First, when the disponent shipowner (time charterer) makes the appointment with the agent, there is no direct contractual relationship between the agent and the actual shipowner. This may not be too important when such routine duties as the agent carries out for the ship, which are not the disponent shipowner’s (time charterer’s) concern. However, it becomes rather different if such tasks are extensive and complex when a direct contract is more appropriate from the legal point of view and the expenditure of the agent’s time and expertise is well beyond the value of the fee agreed between the disponent shipowner (time charterer) and the agent. Range of ship agent’s tasks can be spelled out and an appropriate fee can be agreed between the actual shipowner and the agent appointed by the disponent shipowner (time charterer). This situation may not be that easy when the instructions from the actual shipowner create a conflict of interest with the disponent shipowner (time charterer). A skillful ship agent can often handle such a situation without causing either party any distress but both sides must be made aware of the agent’s position.
If it becomes a case of justice not only being done but being seen to be done then the ship agent has to revert to working exclusively for his principal – disponent shipowner (time charterer). Actual shipowner will have to appoint a separate ship agent.
Some badly drafted voyage charter-party forms are incorporated the clauses “vessel to be consigned to charterer’s agents at port of loading or discharging”. More responsible compilers of charter-party forms put in such a clause is “Owners to appoint agents nominated by the charterers at port of loading or discharging“. Regardless of whether the appointment of the agents is or is not influenced by the charterer the port agent always represents the shipowner or disponent shipowner (time charterer).
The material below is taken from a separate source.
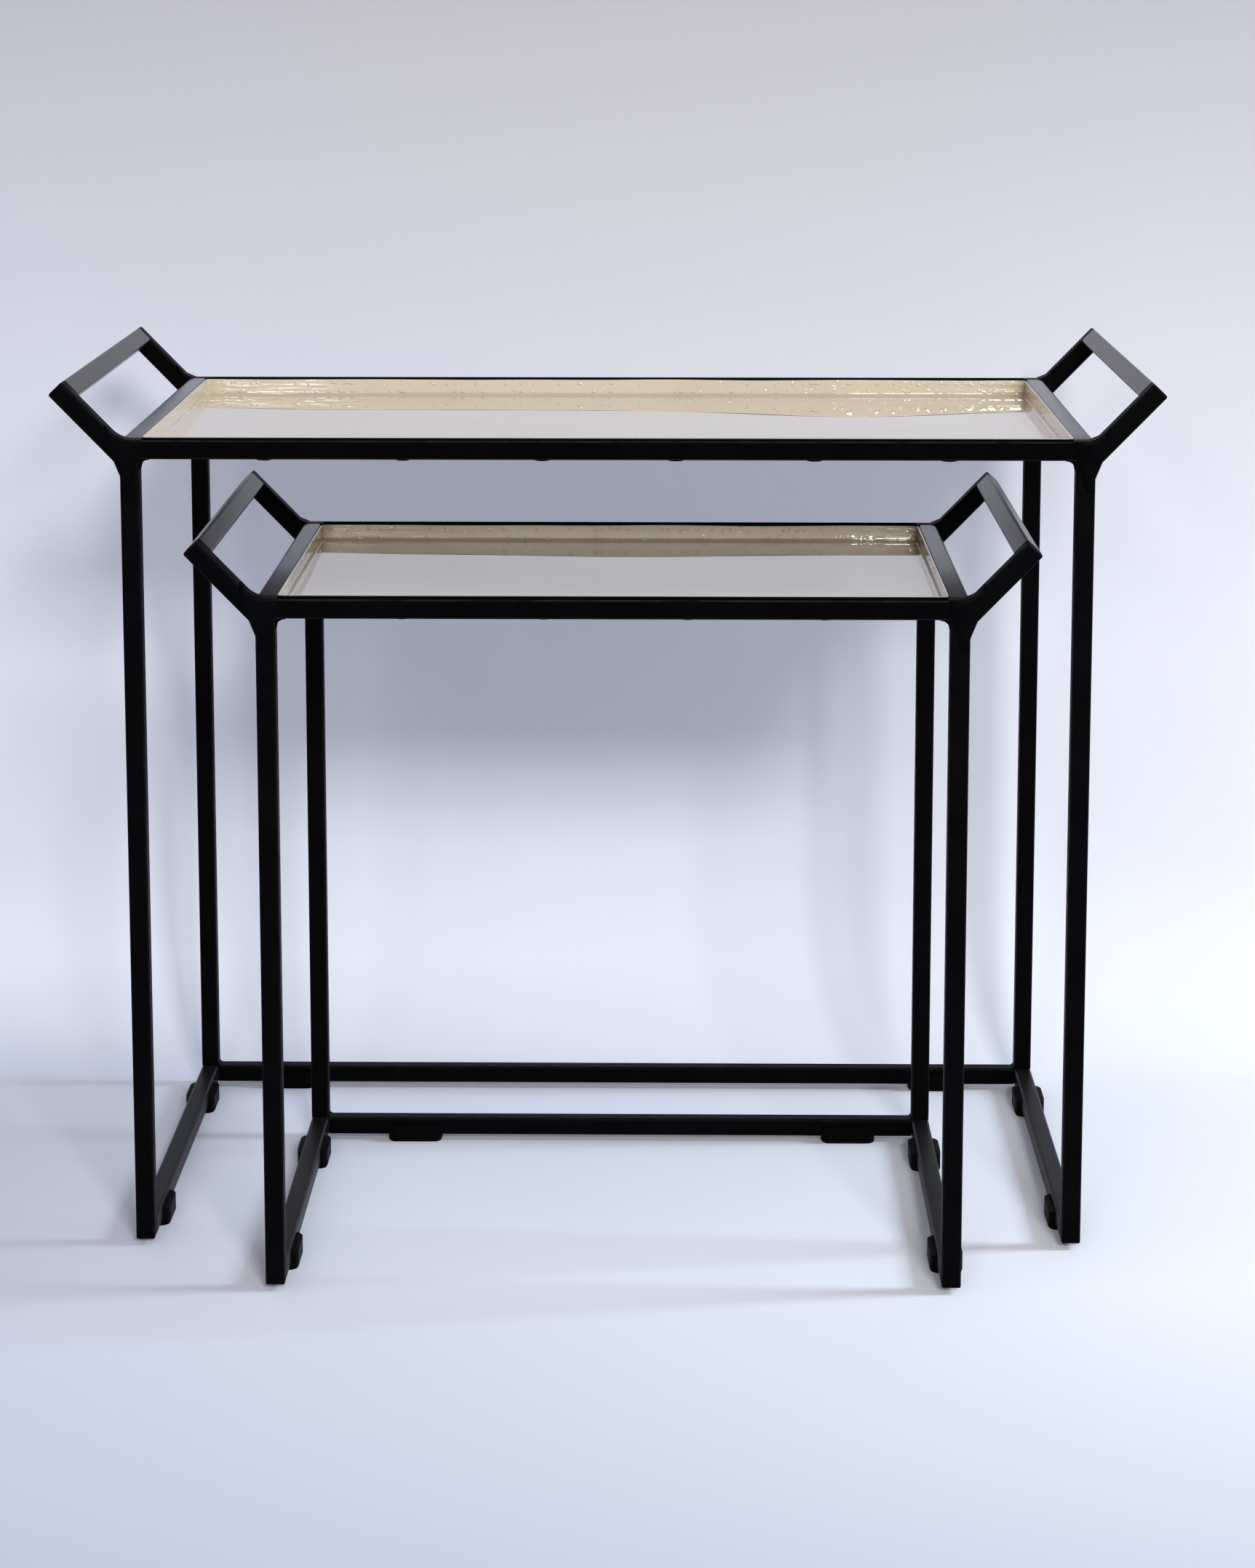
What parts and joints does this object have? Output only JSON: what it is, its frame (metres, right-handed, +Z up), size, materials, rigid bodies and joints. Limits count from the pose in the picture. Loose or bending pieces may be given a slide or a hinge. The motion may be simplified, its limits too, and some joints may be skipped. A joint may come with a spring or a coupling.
{
  "type": "nesting tables",
  "caption": "Nesting side tables: welded square-tube frames with enamelled tray tops and angled carrying handles; the small one slides under the large.",
  "frame": {"origin": "centre of the pair's bounding box on the floor, with the small table pulled partly out", "axes": "+X to the right along the tables' width, +Y from the small table's open front to the back of the large table, +Z up"},
  "size_m": [0.7254, 0.4296, 0.5853],
  "materials": {
    "frame_black": "satin black powder coat",
    "tray_enamel": "gloss cream enamel",
    "glide_plastic": "satin black moulded plastic"
  },
  "bodies": {
    "large_table": {"large_front_left_leg": "frame_black", "large_front_right_leg": "frame_black", "large_rear_left_leg": "frame_black", "large_rear_right_leg": "frame_black", "large_front_top_rail": "frame_black", "large_rear_top_rail": "frame_black", "large_left_crossbar": "frame_black", "large_right_crossbar": "frame_black", "large_left_base_rail": "frame_black", "large_right_base_rail": "frame_black", "large_rear_base_rail": "frame_black", "large_tray": "tray_enamel", "large_left_front_handle_arm": "frame_black", "large_left_rear_handle_arm": "frame_black", "large_left_handle_grip": "frame_black", "large_right_front_handle_arm": "frame_black", "large_right_rear_handle_arm": "frame_black", "large_right_handle_grip": "frame_black", "large_left_front_glide": "glide_plastic", "large_left_rear_glide": "glide_plastic", "large_right_front_glide": "glide_plastic", "large_right_rear_glide": "glide_plastic", "large_back_left_glide": "glide_plastic", "large_back_right_glide": "glide_plastic"},
    "small_table": {"small_front_left_leg": "frame_black", "small_front_right_leg": "frame_black", "small_rear_left_leg": "frame_black", "small_rear_right_leg": "frame_black", "small_front_top_rail": "frame_black", "small_rear_top_rail": "frame_black", "small_left_crossbar": "frame_black", "small_right_crossbar": "frame_black", "small_left_base_rail": "frame_black", "small_right_base_rail": "frame_black", "small_rear_base_rail": "frame_black", "small_tray": "tray_enamel", "small_left_front_handle_arm": "frame_black", "small_left_rear_handle_arm": "frame_black", "small_left_handle_grip": "frame_black", "small_right_front_handle_arm": "frame_black", "small_right_rear_handle_arm": "frame_black", "small_right_handle_grip": "frame_black", "small_left_front_glide": "glide_plastic", "small_left_rear_glide": "glide_plastic", "small_right_front_glide": "glide_plastic", "small_right_rear_glide": "glide_plastic", "small_back_left_glide": "glide_plastic", "small_back_right_glide": "glide_plastic"}
  },
  "joints": [
    {"name": "nest_slide", "type": "slide", "parent": "large_table", "child": "small_table", "axis": [0, 1, 0], "range_m": [-0.26, 0.1]}
  ]
}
Charterer want something in exchange for insisting upon his right to make the nomination of ship agents but any agent who cannot handle the dichotomy such a situation may create should decline appointments directed to him by charterers. Legally, the ship agent always represents shipowner or disponent shipowner (time charterer). In many cases, charterers stipulate that they should nominate the ship agents at loading or discharging port for several different reasons:
- In tanker charter-party forms, it is usual to find a charterers’ agents clause. Oil companies’ major refinery jetties cost many millions of dollars to operate and the companies are keen to have the ships using them represented by ship agents who understand oil trade. By nominating a ship agent who is an expert in tanker agency the company is sure of receiving communications it can trust and an agent who knows the specific business. Shipowners seldom try to resist such ship agent appointments, because shipowners also benefit through being represented by a ship agent who is an expert in the trade, furthermore the charterers do not want to ruin their reputation to risk nominating agents who would attract complaints from shipowners.
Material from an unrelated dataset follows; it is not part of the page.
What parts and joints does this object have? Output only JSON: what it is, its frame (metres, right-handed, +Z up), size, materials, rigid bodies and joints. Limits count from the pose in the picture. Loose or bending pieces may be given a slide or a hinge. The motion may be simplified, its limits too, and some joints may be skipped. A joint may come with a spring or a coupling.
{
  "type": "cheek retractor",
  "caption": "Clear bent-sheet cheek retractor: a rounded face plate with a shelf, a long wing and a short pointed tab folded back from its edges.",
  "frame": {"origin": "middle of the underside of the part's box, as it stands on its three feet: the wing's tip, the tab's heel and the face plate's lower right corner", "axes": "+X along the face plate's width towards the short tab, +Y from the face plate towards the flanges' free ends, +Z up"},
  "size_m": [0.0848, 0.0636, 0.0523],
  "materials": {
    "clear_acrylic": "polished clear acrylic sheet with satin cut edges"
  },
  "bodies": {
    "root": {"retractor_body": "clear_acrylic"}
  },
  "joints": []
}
- Protect trade secrets. For example, in the coal trade, many ship agents where coal is imported are connected with one of the importers. No charterer would want to risk a ship owner appointing one of the charterer’s competitors as the ship’s agent, hence their insistence on the right to nominate who shall be appointed. Inevitably the charterer expects a quid pro quo from the ship agent being nominated, which is usually in the form of keeping a supervisory eye on the charterer’s interests. There is seldom, if ever, any contractual relationship between the charterer and the agent he nominates although there are cases where the charterer demands a share of the agent’s fee as a sort of introducing commission. Ship agent who is nominated by a charterer has to ensure there is no conflict of interest and, if there is an area of possible dispute between charterer and shipowner, that the agent maintains a completely even-handed
When shipowners are by no means satisfied with the ship agent’s ability to avoid favoring the nominating charterer. In this situation shipowner is left with having to appoint a supervisory or protecting agent who usually charges something in the region of half a normal agency fee for the task of looking after the shipowner’s interest. Supervisory/protecting agent would expect to deal with the domestic requirements of the ship, such as stores, cash, crew travel and so on. Supervisory/protecting agent will need to keep in close contact with the charterers’ agents over such matters as working times and statements of fact (SOF) in order to ensure the shipowner’s interests are protected. Except in tanker trades where shipowners would probably be just as happy to appoint the expert agent. Generally, shipowners dislike the stipulation of charterer’s agents thoroughly. It is usually conceded without much argument even when the market favors shipowner. There seems to be no record of a shipowner having conceded the clause in the charter but then subsequently refusing to appoint the nominated agent for some reason. Probably it has happened but charterers have understandably kept quiet about it. It could hardly be a breach of a condition, so it would be a question of proving damages and one wonders how that would be argued. One of the many reasons why a shipowner dislikes charterers’ agent clause is that there may be no opportunity to check on the financial stability of the nominated agent but shipowner is still expected to remit a substantial sum of money in advance of the ship’s call (Port DA – Port Disbursement Account).